The light's fading and we head off to Mfana Majova Freedom Square in Khuma. By now we're used to the fence so it doesn't come as a surprise to see it towering over our heads, and the gate padlocked, and we stop asking who they're trying to keep out and why. This time though, there's a full-on statue of a man - he's not on a horse - he's just standing there, quite small and lonely in the middle of his square, cut off from the taxis. There are a couple more gravestones around him with names on them that we can't read. Not even in the photos. But there's something new here. Someone's carved out ANC in the grass, safe behind the fence, so big you can see it from across the road, and so carefully clipped that you know someone cares, maybe a comrade who made it home. Anyway, I think, the country's come a long way if we can have monuments like this in the township, not just in the places that tourists go. But how come these are all about victims, not victory?

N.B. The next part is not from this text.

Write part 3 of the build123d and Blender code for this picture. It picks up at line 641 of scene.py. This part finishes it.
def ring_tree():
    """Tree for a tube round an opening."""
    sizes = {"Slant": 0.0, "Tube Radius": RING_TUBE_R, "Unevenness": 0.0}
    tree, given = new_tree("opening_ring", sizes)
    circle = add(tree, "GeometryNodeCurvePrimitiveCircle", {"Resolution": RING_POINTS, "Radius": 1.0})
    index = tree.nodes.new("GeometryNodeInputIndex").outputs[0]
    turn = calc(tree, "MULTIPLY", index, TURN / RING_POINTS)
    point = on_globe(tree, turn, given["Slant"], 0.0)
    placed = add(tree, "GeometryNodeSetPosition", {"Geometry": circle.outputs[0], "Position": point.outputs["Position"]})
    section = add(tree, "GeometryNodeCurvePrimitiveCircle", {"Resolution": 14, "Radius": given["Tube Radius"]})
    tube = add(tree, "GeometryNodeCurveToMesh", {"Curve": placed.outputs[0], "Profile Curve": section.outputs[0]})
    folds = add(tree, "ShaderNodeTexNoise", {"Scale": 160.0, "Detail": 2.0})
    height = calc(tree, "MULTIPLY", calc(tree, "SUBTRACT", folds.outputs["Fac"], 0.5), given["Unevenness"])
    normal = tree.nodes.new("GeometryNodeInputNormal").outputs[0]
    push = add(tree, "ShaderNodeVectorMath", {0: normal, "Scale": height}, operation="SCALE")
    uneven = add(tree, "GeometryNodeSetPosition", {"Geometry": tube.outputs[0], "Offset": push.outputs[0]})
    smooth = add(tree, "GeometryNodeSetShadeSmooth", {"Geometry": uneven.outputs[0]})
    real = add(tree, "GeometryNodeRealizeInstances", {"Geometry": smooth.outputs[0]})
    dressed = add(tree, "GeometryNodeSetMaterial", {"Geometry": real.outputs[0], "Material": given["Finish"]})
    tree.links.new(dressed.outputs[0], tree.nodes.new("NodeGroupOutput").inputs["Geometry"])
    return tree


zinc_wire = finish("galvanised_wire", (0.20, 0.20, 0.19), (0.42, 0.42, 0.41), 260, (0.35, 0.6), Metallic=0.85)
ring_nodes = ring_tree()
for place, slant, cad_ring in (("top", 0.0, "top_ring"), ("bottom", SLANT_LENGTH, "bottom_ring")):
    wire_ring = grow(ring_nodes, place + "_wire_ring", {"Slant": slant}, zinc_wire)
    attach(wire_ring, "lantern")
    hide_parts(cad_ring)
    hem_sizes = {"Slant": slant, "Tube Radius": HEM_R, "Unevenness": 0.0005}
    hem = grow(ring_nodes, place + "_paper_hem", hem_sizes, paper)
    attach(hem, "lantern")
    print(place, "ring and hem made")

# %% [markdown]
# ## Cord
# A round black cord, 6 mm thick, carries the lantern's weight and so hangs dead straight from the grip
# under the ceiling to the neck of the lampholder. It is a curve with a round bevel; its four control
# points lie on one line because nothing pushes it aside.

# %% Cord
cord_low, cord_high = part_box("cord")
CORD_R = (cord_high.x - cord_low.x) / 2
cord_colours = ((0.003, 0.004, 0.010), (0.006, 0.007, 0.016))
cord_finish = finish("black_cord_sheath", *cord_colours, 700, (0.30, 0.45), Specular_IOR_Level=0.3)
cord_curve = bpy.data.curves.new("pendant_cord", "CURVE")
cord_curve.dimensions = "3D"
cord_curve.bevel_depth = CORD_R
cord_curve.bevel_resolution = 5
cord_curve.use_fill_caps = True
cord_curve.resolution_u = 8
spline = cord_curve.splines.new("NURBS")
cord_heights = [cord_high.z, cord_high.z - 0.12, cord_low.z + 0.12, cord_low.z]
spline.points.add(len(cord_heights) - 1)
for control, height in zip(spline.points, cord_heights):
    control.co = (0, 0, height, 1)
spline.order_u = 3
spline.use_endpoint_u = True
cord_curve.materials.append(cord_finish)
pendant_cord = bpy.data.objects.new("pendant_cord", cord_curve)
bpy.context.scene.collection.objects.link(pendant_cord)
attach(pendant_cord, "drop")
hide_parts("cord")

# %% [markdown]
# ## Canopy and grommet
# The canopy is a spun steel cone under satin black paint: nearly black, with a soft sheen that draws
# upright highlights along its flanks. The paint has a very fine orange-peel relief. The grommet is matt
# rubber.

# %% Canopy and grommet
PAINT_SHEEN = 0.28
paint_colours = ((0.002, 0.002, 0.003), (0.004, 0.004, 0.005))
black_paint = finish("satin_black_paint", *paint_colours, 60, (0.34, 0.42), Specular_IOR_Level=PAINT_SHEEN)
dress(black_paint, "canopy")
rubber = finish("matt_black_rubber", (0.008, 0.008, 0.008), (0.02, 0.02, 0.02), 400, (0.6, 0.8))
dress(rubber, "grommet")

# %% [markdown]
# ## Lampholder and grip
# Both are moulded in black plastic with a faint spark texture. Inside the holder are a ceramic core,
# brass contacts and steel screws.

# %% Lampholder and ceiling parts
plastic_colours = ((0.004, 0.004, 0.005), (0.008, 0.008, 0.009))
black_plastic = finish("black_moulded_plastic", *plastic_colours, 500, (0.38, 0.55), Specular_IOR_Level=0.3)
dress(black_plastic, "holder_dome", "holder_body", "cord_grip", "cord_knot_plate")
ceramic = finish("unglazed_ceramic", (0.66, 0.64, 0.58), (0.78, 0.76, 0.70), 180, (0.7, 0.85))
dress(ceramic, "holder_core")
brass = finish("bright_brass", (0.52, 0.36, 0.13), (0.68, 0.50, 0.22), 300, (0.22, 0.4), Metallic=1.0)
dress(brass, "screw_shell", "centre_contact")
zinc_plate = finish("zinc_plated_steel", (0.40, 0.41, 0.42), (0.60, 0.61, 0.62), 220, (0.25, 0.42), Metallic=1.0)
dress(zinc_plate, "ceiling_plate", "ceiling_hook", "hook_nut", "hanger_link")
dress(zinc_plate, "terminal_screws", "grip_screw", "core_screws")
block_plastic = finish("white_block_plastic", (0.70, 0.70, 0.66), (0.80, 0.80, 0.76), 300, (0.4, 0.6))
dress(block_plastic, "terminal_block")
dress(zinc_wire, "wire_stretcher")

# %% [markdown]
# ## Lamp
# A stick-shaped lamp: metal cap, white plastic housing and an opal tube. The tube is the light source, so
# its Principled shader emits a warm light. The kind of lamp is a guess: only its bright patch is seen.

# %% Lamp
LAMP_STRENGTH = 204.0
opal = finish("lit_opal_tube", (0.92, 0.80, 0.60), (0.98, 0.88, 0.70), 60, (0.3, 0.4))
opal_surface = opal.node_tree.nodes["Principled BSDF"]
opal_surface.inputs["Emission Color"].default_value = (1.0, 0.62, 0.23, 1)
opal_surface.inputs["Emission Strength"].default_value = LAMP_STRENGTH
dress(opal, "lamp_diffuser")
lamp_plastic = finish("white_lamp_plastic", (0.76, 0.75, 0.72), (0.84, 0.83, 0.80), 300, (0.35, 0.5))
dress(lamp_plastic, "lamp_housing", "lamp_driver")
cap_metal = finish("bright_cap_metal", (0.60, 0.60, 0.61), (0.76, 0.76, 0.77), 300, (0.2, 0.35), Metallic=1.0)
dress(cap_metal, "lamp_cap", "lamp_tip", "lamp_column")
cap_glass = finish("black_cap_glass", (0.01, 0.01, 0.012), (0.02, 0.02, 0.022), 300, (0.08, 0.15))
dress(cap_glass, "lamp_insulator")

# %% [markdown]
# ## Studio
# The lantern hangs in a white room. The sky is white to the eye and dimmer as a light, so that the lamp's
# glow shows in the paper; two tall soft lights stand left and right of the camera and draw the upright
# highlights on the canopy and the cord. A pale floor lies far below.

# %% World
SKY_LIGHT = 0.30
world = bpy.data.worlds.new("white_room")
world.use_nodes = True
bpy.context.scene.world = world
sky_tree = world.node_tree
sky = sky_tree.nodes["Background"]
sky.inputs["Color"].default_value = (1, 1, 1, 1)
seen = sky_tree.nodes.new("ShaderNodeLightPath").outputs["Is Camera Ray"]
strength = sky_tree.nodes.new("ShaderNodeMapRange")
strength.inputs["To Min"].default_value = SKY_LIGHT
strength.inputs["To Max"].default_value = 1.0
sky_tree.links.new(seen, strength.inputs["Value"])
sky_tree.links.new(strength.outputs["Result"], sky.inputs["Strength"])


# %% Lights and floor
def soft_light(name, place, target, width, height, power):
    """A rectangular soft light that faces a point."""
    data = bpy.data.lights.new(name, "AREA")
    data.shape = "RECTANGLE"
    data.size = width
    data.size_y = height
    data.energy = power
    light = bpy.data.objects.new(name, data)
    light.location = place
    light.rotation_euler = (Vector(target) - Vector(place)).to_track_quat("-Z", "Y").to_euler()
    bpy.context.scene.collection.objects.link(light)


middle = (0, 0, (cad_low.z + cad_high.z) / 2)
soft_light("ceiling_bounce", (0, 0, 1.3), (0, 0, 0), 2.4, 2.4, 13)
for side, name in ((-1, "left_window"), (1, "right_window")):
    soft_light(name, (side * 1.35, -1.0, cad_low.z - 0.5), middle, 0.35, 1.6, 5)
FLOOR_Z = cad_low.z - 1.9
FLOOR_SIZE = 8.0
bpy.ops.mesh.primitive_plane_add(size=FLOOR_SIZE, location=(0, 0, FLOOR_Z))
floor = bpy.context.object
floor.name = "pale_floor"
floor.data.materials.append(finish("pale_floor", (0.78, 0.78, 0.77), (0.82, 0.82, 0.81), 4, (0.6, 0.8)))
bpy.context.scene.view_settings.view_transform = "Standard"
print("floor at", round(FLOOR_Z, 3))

Its' a long way back from Khuma to Jouberton, but George and I don't talk much. He smokes and I think about monuments and remembering. I'm impressed that the council has gone to so much trouble to build these monuments but I wonder about who makes the choices about who to remember and who to forget. Is this the government's job or should our communities have their say too? Why is it so important to keep memories alive? I think of the gogo and wonder how other people feel - proud, angry or sad? Do these monuments teach anyone anything or do they just sit there behind their fences. I wonder if the comrades who survived feel better knowing that their sacrifices haven't been forgotten, or maybe they feel forgotten anyway because the monuments aren't about them. I wonder whether the monuments should remind us just about the brothers who died. What about the issues they fought for? I wonder what will happen when people like George and all the other comrades are late. What will the youth make of these monuments then? Most of all I wonder why, if remembering matters, and monuments are important, they have to guard them with these big steel fences?
Mak (from Makhado) is a research assistant for a local heritage tenderpreneur.